2013_CONSTITUTIO ANTONINIANA: LA POLITICA DELLA CITTADINANZA DI UN IMPERATORE AFRICANO (original) (raw)

2013, BULLETTINO DELL’ISTITUTO DI DIRITTO ROMANO « VITTORIO SCIALOJA » Quarta Serie Vol. III(2013) Volume CVII della collezione

The issuing of the constitutio tended towards the equality of all freemen in the framework of the sole ius Romanum, founding a supranational entity that by this stage went beyond any division of race or language. The papyrus manuscript conserved in Giessen, Germany, without doubt contains the text of the edict, with a safety clause that is rather difficult to interpret.
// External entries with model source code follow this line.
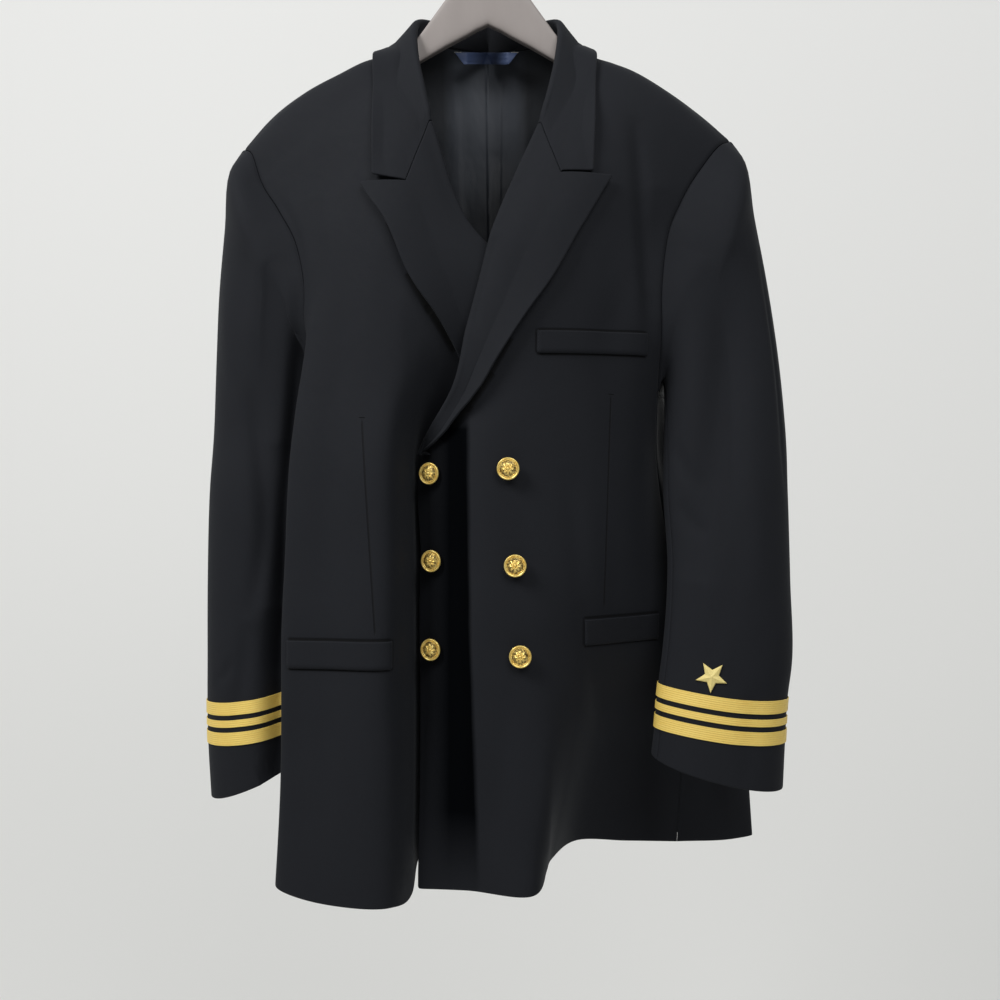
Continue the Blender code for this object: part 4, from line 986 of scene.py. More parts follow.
def sleeve_net(half):
    """The sleeve's rings from the armhole to the cuff."""
    first = armhole(half, "grid")
    middle = RING_POINTS // 2
    even = np.linspace(0, 1, middle + 1)
    own = (length_shares(first[:middle + 1]), length_shares(np.concatenate((first[middle:], first[:1]))))
    lower = np.sqrt(np.maximum(0, -np.cos(2 * math.pi * np.arange(RING_POINTS) / RING_POINTS)))
    net = [first]
    for number, numbers in enumerate(half["sleeve_rows"], 1):
        part = min(1, number / HEAD_RINGS)
        shares = [own_share * (1 - part) + even * part for own_share in own]
        loop = ring(numbers, shares, FLATTENED + (1 - FLATTENED) * part)
        follow = (1 - part) * lower[:, None]
        net.append((first + loop[middle] - first[middle]) * follow + loop * (1 - follow))
    net[0] = first + ARMHOLE_GAP * armhole(half, "away")
    return np.array(net)


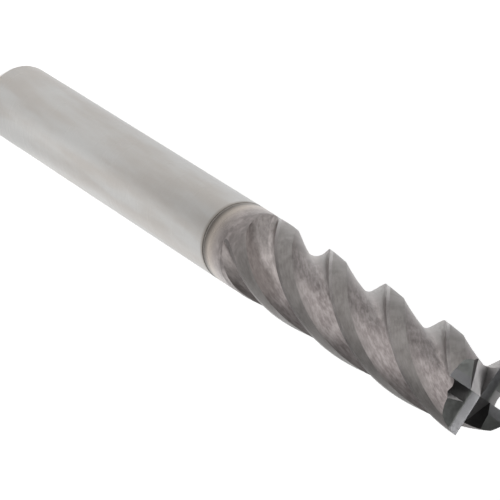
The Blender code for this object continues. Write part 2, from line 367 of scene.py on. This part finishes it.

Traditional wisdom would see it as a reference to the exclusion of the dediticii, perhaps the non-urban tribute-paying peasant masses. Comparison with an epigraphic document from the era of Marcus Aurelius, the tabula Banasitana, direct predecessor of Caracalla’s edict, with the clause salvo iure gentis testifies to the survival of the law of the single nationes, alongside Roman law, without however compromising obligations towards the communis patria, Rome. This was urbs opening up to the orbis. All these elements lead back to the civitas augescens formula, to that process of progressive extension of the Roman area, balancing the equilibrium between cives and peregrini and placing extra emphasis on the sense of universal community. Today we can only vaguely perceive the complexity of this issue that allows us to conceive not only the vitality of the different provincial realities, but also how multifaceted they were. The constitutio Antoniniana was the answer that one of the African emperors retained should be given to the requests of the provincials, in other words, those groups that had led him to power. This was a first important step towards the equality of the rights and obligations that constituted the core of citizenship in the ancient world as it does today. Problems of coexistence between the new citizens and those of ancient date persisted until after 212. This is testified to in a tangible way by the foundation of new colonies even at the end of the 3rd century, above all in Africa.